Le citoyen peut déjà s’estimer heureux lorsque les poursuites ne s’éternisent pas au point de se heurter à l’échappatoire de la prescription ou se conclure sur une peine symbolique tant les faits reprochés sont anciens. Parmi les exemples les plus emblématiques de l’enlisement judiciaire, citons Jacques Chirac, condamné le 15 décembre 2011 pour des faits remontant aux années 90, ou encore Jean Tiberi, condamné le 12 mars 2013 pour une fraude électorale concernant les élections municipales de 1995 et législatives de 1997, révélée cette même année 1997. Le plus cocasse : Jean Tiberi s’est pourvu en cassation et pourrait se présenter aux municipales de 2014…

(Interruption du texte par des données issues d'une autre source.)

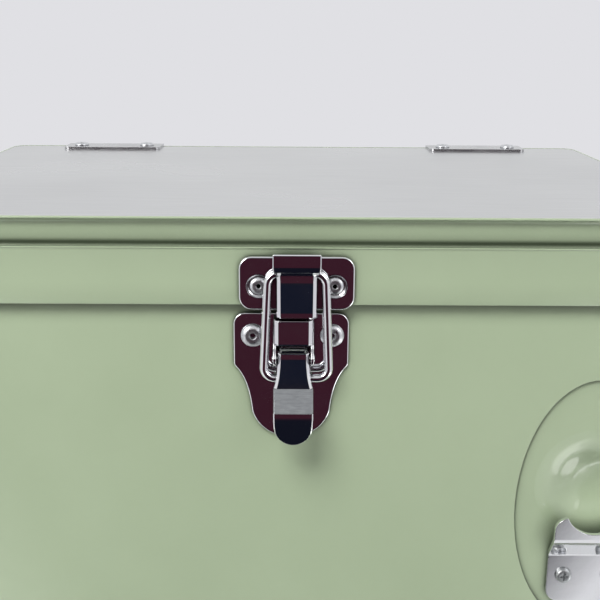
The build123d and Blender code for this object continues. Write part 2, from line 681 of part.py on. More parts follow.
with BuildPart() as latch_base:
    with BuildSketch(front(0, LATCH_BASE_X)):
        add(latch_base_outline())
    extrude(amount=PLATE, taper=25)
    with BuildSketch(section(LATCH_X)):
        with BuildLine():
            Polyline(
                (PLATE / 2, WEB_BOTTOM - 8),
                (PIVOT_U - 2, WEB_BOTTOM - 8),
                (PIVOT_U - 2, PIVOT_Z),
                (PIVOT_U + LOBE, PIVOT_Z),
                (EAR_FRONT, PIVOT_Z + 4),
                (EAR_FRONT, EAR_TOP),
                (PLATE / 2, EAR_TOP),
                close=True,
            )
        make_face()
        with Locations((PIVOT_U, PIVOT_Z)):
            Circle(LOBE)
    extrude(amount=EAR_OUTSIDE, both=True)
    web_edges = latch_base.edges().filter_by(Axis.Z).group_by(Axis.Y)[0]
    fillet(web_edges, 1.7)
    with BuildSketch(section(LATCH_X)):
        with Locations(((EAR_FRONT - PLATE) / 2 + PLATE / 2 + 0.3, (WEB_BOTTOM + EAR_TOP) / 2)):
            Rectangle(EAR_FRONT - 2 * PLATE - 0.6, 60)
        with Locations((EAR_FRONT, (WEB_BOTTOM - 10 + WEB_BOTTOM) / 2)):
            Rectangle(12, 10)
    extrude(amount=EAR_INSIDE, both=True, mode=Mode.SUBTRACT)
    with BuildSketch(section(LATCH_X)):
        with Locations((PIVOT_U, PIVOT_Z)):
            Circle(HINGE_PIN_RADIUS)
    extrude(amount=EAR_OUTSIDE, both=True, mode=Mode.SUBTRACT)
    with BuildSketch(front(0)):
        with Locations((LATCH_RIVETS_X, LATCH_RIVET_Z)):
            with GridLocations(2 * LATCH_RIVET_X, 0, 2, 1):
                Circle(RIVET_SHANK)
    extrude(amount=PLATE, mode=Mode.SUBTRACT)
latch_base.part.label = "latch_base"
export_step(latch_base.part, "parts/latch_base.step")

with BuildPart() as latch_base_rivets:
    with Locations(front(PLATE)):
        with Locations((LATCH_RIVETS_X, LATCH_RIVET_Z)):
            with GridLocations(2 * LATCH_RIVET_X, 0, 2, 1):
                add(rivet(*LATCH_RIVET_HEAD, PLATE + SHEET, TAIL_HEIGHT))
latch_base_rivets.part.label = "latch_base_rivets"
export_step(latch_base_rivets.part, "parts/latch_base_rivets.step")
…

Deuxième motif de profonde frustration, les peines dont écopent les hommes et femmes politiques condamnées pour corruption paraissent pour le moins légères. Les amendes correspondent généralement aux montants d’argent public détournés, ni plus ni moins ; Les peines de prison sont quasi systématiquement prononcées avec sursis ; Les périodes d’inéligibilité excèdent rarement les cinq années. Comment expliquer que, en comparaison, le consommateur de cannabis encourt une peine maximale de dix ans ou d’une amende pouvant atteindre 750 000 euros (le consommateur pouvant être assimilé à un trafiquant…) Le peuple considère-t-il que la consommation de cannabis est plus nuisible à la société que le détournement d’argent public ? Nos représentants seraient inspirés de demander au peuple de trancher cette question.
Cerise sur le gâteau, la condamnation d’un élu pour corruption n’hypothèque en rien sa carrière politique. Les exemples sont légions d’élus condamnés retrouvant leur siège une fois leur période d’inéligibilité achevée : Patrick Balkany, Alain Juppé, Henri Emmanuelli, Harlem Désir, Jean-François Mancel, Jacques Mellick, etc, etc. Concernant ce dernier point, la responsabilité des électeurs et la question de leur éducation civique reste entière.

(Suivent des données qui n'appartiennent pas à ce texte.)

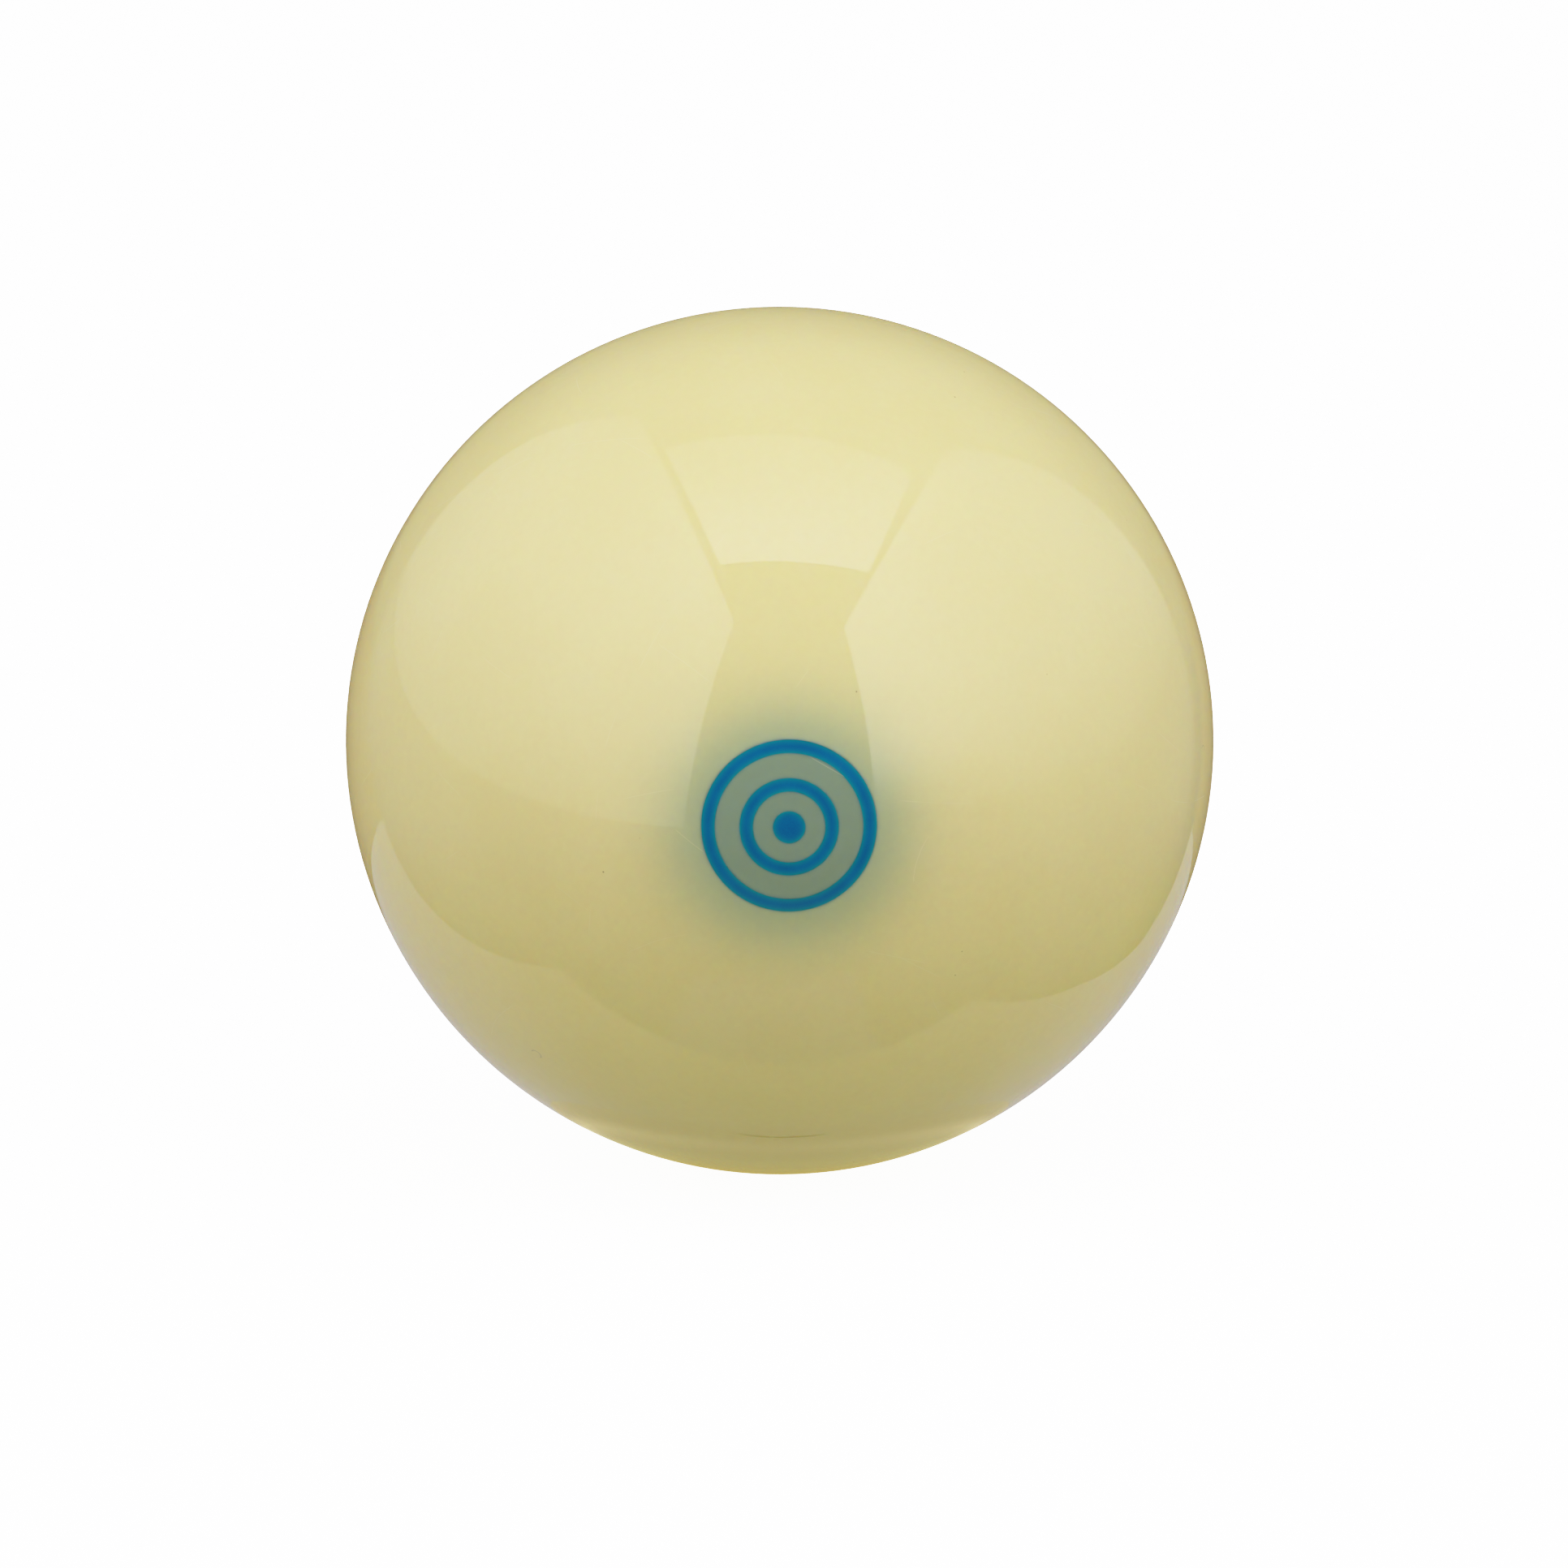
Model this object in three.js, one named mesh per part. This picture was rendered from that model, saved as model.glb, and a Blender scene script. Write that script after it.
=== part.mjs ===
// Pool cue ball: one solid casting of ivory phenolic resin, with a round aiming mark inlaid in blue resin.
//
// The mark is cut into the ball as a centre hole and two ring grooves with flat floors. Each is filled with its
// own piece of blue resin, bonded wall to wall and ground flush with the ball. Nothing on the ball moves.
//
// Part frame: millimetres, origin at the ball's centre, +Z up, and the middle of the mark on the -Y axis.
// Every piece is turned about the Y axis, so each one is a lathe profile of (distance from Y, y).

import * as THREE from "three";

// Driving dimensions
const BALL_DIAMETER = 57.15; // regulation pool ball, 2 1/4 in
const GROOVE_WIDTH = 0.8; // the diameter of the cutter that mills both rings
const CUT_DEPTH = 3; // from the ball's surface at the mark's middle to the floor of every cut
const OUTER_RING_DIAMETER = 11; // over the outside of the outer ring
const INNER_RING_DIAMETER = 6.2; // over the outside of the inner ring
const DOT_DIAMETER = 2;

// Facets
const TURNS = 72; // facets around the Y axis, a multiple of 4 so that corners lie on the X and Z axes
const ARC_STEP = Math.PI / 36; // longest step along the ball's outline

const BALL_RADIUS = BALL_DIAMETER / 2;
const FLOOR_Y = CUT_DEPTH - BALL_RADIUS;
const EQUATOR = Math.PI / 2;
const BACK_POLE = Math.PI;

const ivoryResin = new THREE.MeshStandardMaterial({ color: 0xe3dba6, roughness: 0.08, metalness: 0 });
const blueResin = new THREE.MeshStandardMaterial({ color: 0x006496, roughness: 0.08, metalness: 0 });

// The cuts, from the middle outwards, each from one distance from the axis to another.
const dot = { inner: 0, outer: DOT_DIAMETER / 2 };
const innerRing = ringCut(INNER_RING_DIAMETER);
const outerRing = ringCut(OUTER_RING_DIAMETER);

function ringCut(diameter) {
  return { inner: diameter / 2 - GROOVE_WIDTH, outer: diameter / 2 };
}

// The angle at the ball's centre between the mark's middle and a point of the surface this far from the axis.
function angleAt(distance) {
  return Math.asin(distance / BALL_RADIUS);
}

// The ball's outline between two such angles.
function outline(from, to) {
  const steps = Math.max(1, Math.ceil(Math.abs(to - from) / ARC_STEP));
  return Array.from({ length: steps + 1 }, (_, i) => {
    const angle = from + ((to - from) * i) / steps;
    return new THREE.Vector2(BALL_RADIUS * Math.sin(angle), -BALL_RADIUS * Math.cos(angle));
  });
}

function onFloor(distance) {
  return new THREE.Vector2(distance, FLOOR_Y);
}

function turned(name, profile, material) {
  const mesh = new THREE.Mesh(new THREE.LatheGeometry(profile, TURNS), material);
  mesh.name = name;
  return mesh;
}

// The ball: along the floor of the dot's hole, out over the lands between the cuts and round to the far pole.
function ballBody() {
  return turned(
    "ball_body",
    [
      onFloor(dot.inner),
      onFloor(dot.outer),
      ...outline(angleAt(dot.outer), angleAt(innerRing.inner)),
      onFloor(innerRing.inner),
      onFloor(innerRing.outer),
      ...outline(angleAt(innerRing.outer), angleAt(outerRing.inner)),
      onFloor(outerRing.inner),
      onFloor(outerRing.outer),
      ...outline(angleAt(outerRing.outer), EQUATOR),
      ...outline(EQUATOR, BACK_POLE).slice(1),
    ],
    ivoryResin,
  );
}

// The resin that fills the dot's hole.
function dotInlay() {
  const crown = outline(angleAt(dot.inner), angleAt(dot.outer));
  return turned("mark_centre_dot", [...crown, onFloor(dot.outer), onFloor(dot.inner)], blueResin);
}

// The resin that fills one ring groove.
function ringInlay(name, cut) {
  const crown = outline(angleAt(cut.inner), angleAt(cut.outer));
  return turned(name, [...crown, onFloor(cut.outer), onFloor(cut.inner), crown[0]], blueResin);
}

const cueBall = new THREE.Group();
cueBall.add(
  ballBody(),
  dotInlay(),
  ringInlay("mark_inner_ring", innerRing),
  ringInlay("mark_outer_ring", outerRing),
);

export default cueBall;
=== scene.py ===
"""A pool cue ball of polished ivory resin, with a round mark inlaid in blue resin, in a plain pale studio.

Lengths are in metres, in the CAD frame: the origin is the ball's centre, +Z is up, and the middle of the
mark is on the -Y axis. The ball and each inlay are turned about that axis, so a place in an outline is given
by its distance from the axis and its y, and a place in the mark by its distance from the axis.
"""

import math

import bpy
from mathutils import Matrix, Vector


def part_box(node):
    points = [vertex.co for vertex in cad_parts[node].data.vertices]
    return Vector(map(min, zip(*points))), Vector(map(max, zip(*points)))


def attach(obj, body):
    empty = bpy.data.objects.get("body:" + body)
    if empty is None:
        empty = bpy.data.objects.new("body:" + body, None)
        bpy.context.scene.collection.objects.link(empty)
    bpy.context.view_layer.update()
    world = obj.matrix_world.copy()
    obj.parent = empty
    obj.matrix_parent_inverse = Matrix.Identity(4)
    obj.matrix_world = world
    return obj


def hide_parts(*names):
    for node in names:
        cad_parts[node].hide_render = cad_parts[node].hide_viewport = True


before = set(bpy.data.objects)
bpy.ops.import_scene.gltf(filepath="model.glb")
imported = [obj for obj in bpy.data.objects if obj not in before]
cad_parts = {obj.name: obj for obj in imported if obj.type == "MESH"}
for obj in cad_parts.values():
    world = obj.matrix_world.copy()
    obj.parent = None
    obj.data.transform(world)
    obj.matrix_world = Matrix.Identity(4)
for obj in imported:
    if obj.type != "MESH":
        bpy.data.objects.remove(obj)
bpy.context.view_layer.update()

MM = 0.001
MICRON = 0.001 * MM
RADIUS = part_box("ball_body")[1].x
FLOOR_OF_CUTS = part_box("mark_outer_ring")[1].y  # the y at which every cut ends
STROKE_WIDTH = 0.8 * MM
DOT = "mark_centre_dot"
RINGS = ("mark_inner_ring", "mark_outer_ring")
SLOT_OF = {"ball_body": "ivory_resin"}  # slot names for pieces, blue_resin for every other one; piece() looks this up but gives no slot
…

La moralisation, c’est pour quand ?
François Hollande s’était engagé avant son élection à engager de nombreuses mesures destinées à moraliser la vie : réforme du statut pénal du chef de l’état, durée d’inéligibilité portée à 10 ans, indépendance du parquet, suppression de la Cour de Justice de la République, notamment.
13 mois après son élection, nous sommes loin du compte.

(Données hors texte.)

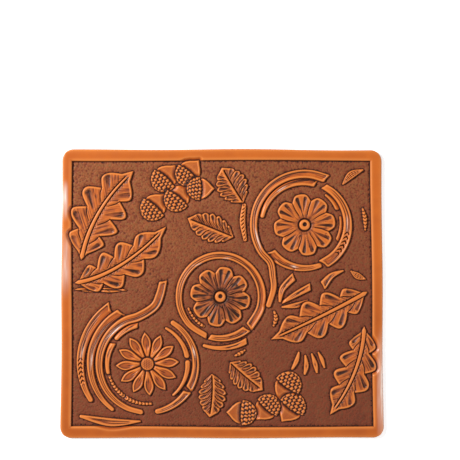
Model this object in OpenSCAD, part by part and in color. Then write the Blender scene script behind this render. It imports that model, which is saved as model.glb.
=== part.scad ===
// Tooled leather wallet back panel, lying flat with the carved side up.
// X runs across the panel, Y up the panel, Z out of the flesh face. Millimetres.
// One hide: two field slabs and six border bars carry the raised motifs.

/* [Hide] */
// Half of the width along the bottom edge
half_w = 99.2; // [90:0.1:110]
// Half of the width along the top edge
half_w_top = 97.6; // [90:0.1:110]
// Half of the height
half_h = 88.5; // [80:0.1:100]
// Corner radius
corner_r = 7; // [3:0.5:15]
// Full leather thickness
thick = 2.6; // [2:0.1:4]
// Thickness left under the matted background
ground_t = 1.5; // [1:0.1:2]
// Clear gap at the fold line
fold_gap = 0.3; // [0.1:0.1:1]

/* [Field] */
// Half of the carved field's width
field_w = 92; // [80:0.5:95]
// Half of the carved field's height
field_h = 81.2; // [70:0.2:84]

/* [Motifs] */
// Steps per span on the stems
stem_steps = 4; // [3:1:8]
// Steps per span on the leaf and petal outlines
ring_steps = 3; // [2:1:8]

/* [Hidden] */
relief = thick - ground_t;

// Stems: x, y and width at each station

// Leaf outlines: x and y, with a third value at a sharp corner

// Petal outlines of the two broad flowers, in the same form

// Acorns: x, y where nut meets cup, direction of the nut in degrees, size
acorn_1 = [-35,70.6,50,1.2];
acorn_2 = [-20.4,73.8,50,1.16];
acorn_3 = [-13.6,64.2,0,1.06];
acorn_4 = [-27.2,58.4,52,1.18];
acorn_5 = [-41.6,53,50,1.2];
acorn_6 = [40,-56.4,-125,1.24];
acorn_7 = [27.6,-69.6,-132,1.16];
acorn_8 = [42.6,-69.6,-125,1.24];
acorn_9 = [12.6,-72.8,178,1.16];

daisy_at = [-45.5,-43];
daisy_hub = 3.8;
// Daisy petals: direction and length
daisy_rays = [for (i = [0:11]) [30*i+4, 19.4]];
centre_at = [-1,-2];
corner_at = [50.5,42];
boss_r = 3.4;

// Smooth curve through a list of stations, any number of columns
function mid(a, b, c, d, t) = 0.5 * (2*b + (c - a)*t + (2*a - 5*b + 4*c - d)*t*t + (3*b - a - 3*c + d)*t*t*t);
function at(P, u) = let(n = len(P) - 1, i = min(floor(u*n), n - 1), t = u*n - i)
    mid(P[max(i-1,0)], P[i], P[i+1], P[min(i+2,n)], t);
function ang(P, u) = let(e = 0.004, p = at(P, max(u-e,0)), q = at(P, min(u+e,1))) atan2(q[1]-p[1], q[0]-p[0]);
function polar(p, r, a) = [p[0] + r*cos(a), p[1] + r*sin(a)];
function arc(c, r, a0, a1, n) = [for (i = [0:n]) polar(c, r, a0 + (a1 - a0)*i/n)];

// Stem outline: both sides of the curve and a round end at each end
function stem_pts(P) = let(n = (len(P) - 1)*stem_steps) concat(
    [for (i = [0:n]) let(u = i/n) polar(at(P,u), at(P,u)[2]/2, ang(P,u) + 90)],
    [for (k = [1:3]) polar(at(P,1), at(P,1)[2]/2, ang(P,1) + 90 - k*45)],
    [for (i = [n:-1:0]) let(u = i/n) polar(at(P,u), at(P,u)[2]/2, ang(P,u) - 90)],
    [for (k = [1:3]) polar(at(P,0), at(P,0)[2]/2, ang(P,0) - 90 - k*45)]);

// Closed outline: a smooth curve through the points, broken at the sharp corners
function xy(p) = [p[0], p[1]];
function ring_pts(R) = let(n = len(R)) [for (i = [0:n-1]) let(b = R[i], c = R[(i+1)%n],
    a = len(b) > 2 ? b : R[(i+n-1)%n], d = len(c) > 2 ? c : R[(i+2)%n])
    for (k = [0:ring_steps-1]) mid(xy(a), xy(b), xy(c), xy(d), k/ring_steps)];

// Tapered arc: centre, radius, start and end angle, start and end width
function arc_of(c, r, a0, a1, w0, w1) = [for (i = [0:10]) let(t = i/10, a = a0 + (a1-a0)*t) [c[0]+r*cos(a), c[1]+r*sin(a), w0+(w1-w0)*t]];
// Point on the bent midline of a leaf, and across it
function mid_of(b, m, e, t) = (1-t)*(1-t)*b + 2*t*(1-t)*m + t*t*e;
function dir_of(b, m, e, t) = let(d = (1-t)*(m-b) + t*(e-m)) d/norm(d);
function off_of(b, m, e, t, w) = let(p = mid_of(b,m,e,t), d = dir_of(b,m,e,t)) [p[0]-d[1]*w, p[1]+d[0]*w];
function sharp(p) = [p[0], p[1], 1];
function lobe_w(t, w) = w*pow(sin(180*min(t, 0.985)), 0.7);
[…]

Si les réformes promises par François Hollande permettraient une évolution des mœurs, elles semblent tout de même insuffisantes. Le système de sanctions mérite d’être révisé en profondeur. L’auteur de ces lignes se risque à proposer les pistes suivantes :
- Remboursement des sommes détournées, ou de l’équivalent de l’avantage économique perçu, par le bénéficiaire de ces sommes ou avantages, majorés de 100%.
- Amende pour la personne corrompue représentant 10% de son patrimoine déclaré au titre de l’ISF.
- Remboursement par la personne corrompue des appointements perçus entre les dates d’ouverture de la procédure judiciaire et de condamnation. Elle perçoit en retour une rémunération correspondant au Smic.
- La personne corrompue est déclarée inéligible pour une durée de 20 ans.
- Interdiction d’exercer dans le public à des fonctions donnant un pouvoir de décision pendant 20 ans.